Com os ratos e o passarinho e as pessoas vítimas dos desastres pela chuva no famigerado sistema de loteamento camponês que insiste em encurralar seres humanos em habitações pouco-humanas para os padrões atuais de humanidade que estas mesmas pessoas mortas estavam cansadas de ver nas novelas, morre também o ano de 2009. É Preciso. Tem que ser assim. Pra nascer 2010. Mas o que podemos fazer pra 2010 nascer feliz? Encher a cara? Beber e beber e beber? Comer e comer e comer? A frase é legal e gosto de ouvir e repetir: “estamos de parabéns!”. Celebremos a morte e a vida do calendário. Eu, aqui, com minhas mãos com o olor de dessalgar bacalhau, tecendo minhas impressões críticas com minha metralhadora giratória de brinquedo com inofensivas bolinhas coloridas. Um hipócrita a mais.

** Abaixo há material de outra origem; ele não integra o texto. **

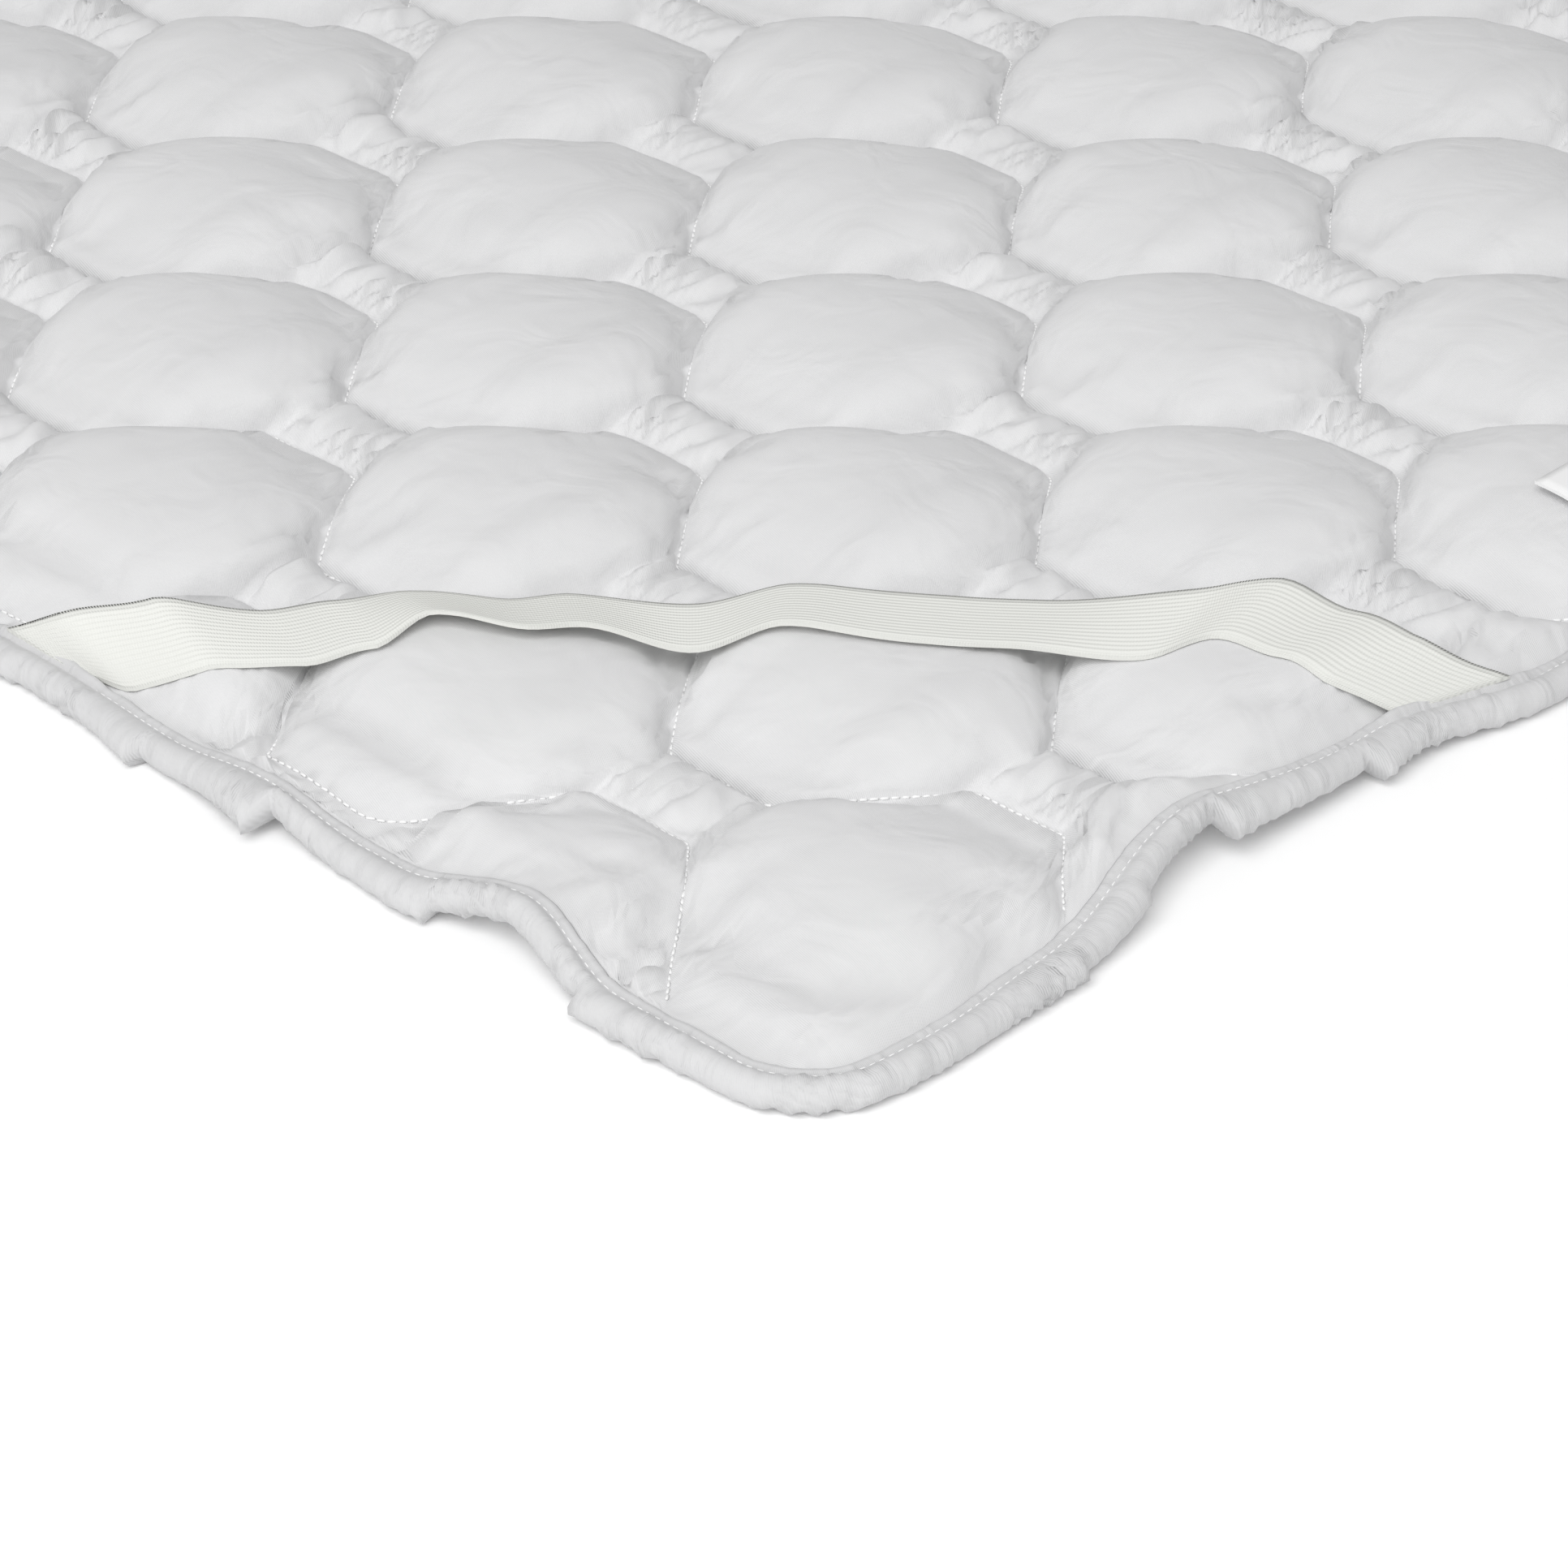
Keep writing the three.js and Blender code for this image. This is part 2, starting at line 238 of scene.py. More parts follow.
def cloth_grid():
    """The flat places of the cloth's points, and each one's share of the way across its strip."""
    ys = row_places()
    lines = [np.full_like(ys, -half_x)]
    lines += [seam_line(k, ys) for k in range(line_count)]
    lines += [np.full_like(ys, half_x)]
    xs, shares, widths, sewn, strips = [], [], [], [], []
    for strip in range(line_count + 1):
        low, high = lines[strip], lines[strip + 1]
        count = fine_columns if strip < near_strips else wide_columns
        even = np.arange(count) / count
        crowded = 0.5 - 0.5 * np.cos(math.pi * even)
        columns = list(crowded_share * crowded + even_share * even)
        if strip == line_count:
            columns.append(1.0)
        margin = np.minimum(flat_margin, 0.6 * (high - low))
        for number, share in enumerate(columns):
            x = low + (high - low) * share
            # The outer strips have one column at the margin's end and the rest inside it
            if strip == 0 and number > 0:
                x = low + margin + (high - low - margin) * (share - columns[1]) / (1 - columns[1])
            if strip == line_count and share < 1:
                x = low + (high - low - margin) * share / columns[-2]
            xs.append(x)
            shares.append((x - low) / (high - low))
            widths.append(high - low)
            sewn.append(share in (0.0, 1.0))
            strips.append(strip)
    x = np.stack(xs, 1)
    y = np.repeat(ys[:, None], x.shape[1], 1)
    return x, y, np.stack(shares, 1), np.stack(widths, 1), np.array(sewn), np.array(strips)


def seam_rise(k, y):
    """A seam stands a little higher where it crosses between two wide cells."""
    beat = beat_of(k, y)
    crossing = np.maximum(np.sin(np.clip((beat - quarter) / quarter, 0, 1) * math.pi),
                          np.sin(np.clip((beat - 3 * quarter) / quarter, 0, 1) * math.pi))
    inside = np.minimum(half_y - np.abs(y), half_x - np.abs(seam_line(k, y)))
    return crossing_rise * crossing * smooth((inside - 0.012) / 0.04)


flat_x, flat_y, across, strip_width, sewn_columns, strip_number = cloth_grid()
row_total, column_total = flat_x.shape
full_strip = 0.055                   # a strip this wide starts with most of its crown
rise = start_crown * (1 - np.exp(-(strip_width / full_strip) ** 1.3))
# The corner cell has less filling than the others
thin_spot, thin_reach = (-0.400, -0.920), 0.085
corner_flattened = np.exp(-(np.hypot(flat_x - thin_spot[0], flat_y - thin_spot[1]) / thin_reach) ** 2)
rise = rise * (1 - 0.72 * corner_flattened)
shoulder = (1 - np.abs(1 - 2 * across) ** 2.2) ** 0.75
from_end = np.clip((half_y - flat_margin - np.abs(flat_y)) / crown_fall, 0, 1)
from_side = np.clip((half_x - flat_margin - np.abs(flat_x)) / 0.02, 0, 1)
crown = rise * shoulder * (1 - (1 - from_end) ** 2.6) ** 0.6 * smooth(from_side)
start_x, start_y = placed(flat_x, flat_y)
seam_rises = np.stack([np.zeros(row_total)] + [seam_rise(k, flat_y[:, 0]) for k in range(line_count)]
                      + [np.zeros(row_total)], 1)
level = seam_rises[:, strip_number] * (1 - across) + seam_rises[:, strip_number + 1] * across
start_z = seam_height + level + crown + edge_lift(flat_x, flat_y)

in_margin = (np.abs(flat_x) > half_x - flat_margin - 1e-4) | (np.abs(flat_y) > half_y - flat_margin - 1e-4)
held = in_margin | sewn_columns[None, :]
neck = smooth((0.060 - strip_width) / 0.028)             # 1 in the narrow necks between cells
near_seam = np.exp(-np.minimum(across, 1 - across) * strip_width / 0.010)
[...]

Tenho convencido um amigo a tornar-se vegetariano – pois admiro demais os vegetarianos –, falando pra ele coisas como a nossa hipocrisia em querer salvar baleias enquanto comermos bois como se fossem estes maçãs caídas do pé. Quem disse que um boi vale menos que uma baleia? O amigo disse que está indo por partes, e que já não come mais aves e pode olhá-las agora sem culpa. Que bonito isso! E eu na cozinha temperando uma ave pra assar. Sou culpado. Sou mantenedor do sistema de matança capitalista industrial. Sou poluidor. Sou hipócrita. Sou escravo. Sou um homem. E não sou muito diferente do rato que foi assassinado pela Lisbela. Tenho pena do rato. Tenho pena de quase tudo.

Preciso de um final feliz para esse texto, pra ver se o ano também termina/começa bem. Se não vão achar quer sou pessimista. E este ano foi, na verdade, muito bom pra mim. Final feliz é bom. Talvez finais felizes sejam hipócritas. Talvez não. Talvez eles sejam fruto da nossa eterna necessidade de sonhar. Essa mesma necessidade que fez a ciência e a arte – a cultura, por fim. A nossa necessária e companheira inseparável imaginação. A necessidade de pensar no que é bom, a aperfeiçoá-lo. Preferencialmente no que seja bom para mais de uma pessoa, já que, como disse o poeta “é impossível ser feliz sozinho”. Então vou olhar para meu bairro imutável como bela fotografia amarelada e ver que ele é um belo lugar, com gente feia e gente bonita, como qualquer outro lugar. Com homens, mulheres e ratos. E com uma bela chuva de final de ano. Uma chuva que parece estar saindo do terceiro livro da série Crepúsculo que minha menina acabou de ler, enquanto eu releio, com mais contemplação que outrora, o monótono – porém lindo – On The Road, a emblemática obra de Jack Kerouack que tanto inspirou os malucos do mundo inteiro, chegando até mim.Venha o porvir, que eu quero é mais. Mais do bom e do melhor, e para o maior número possível de seres vivos e mortos.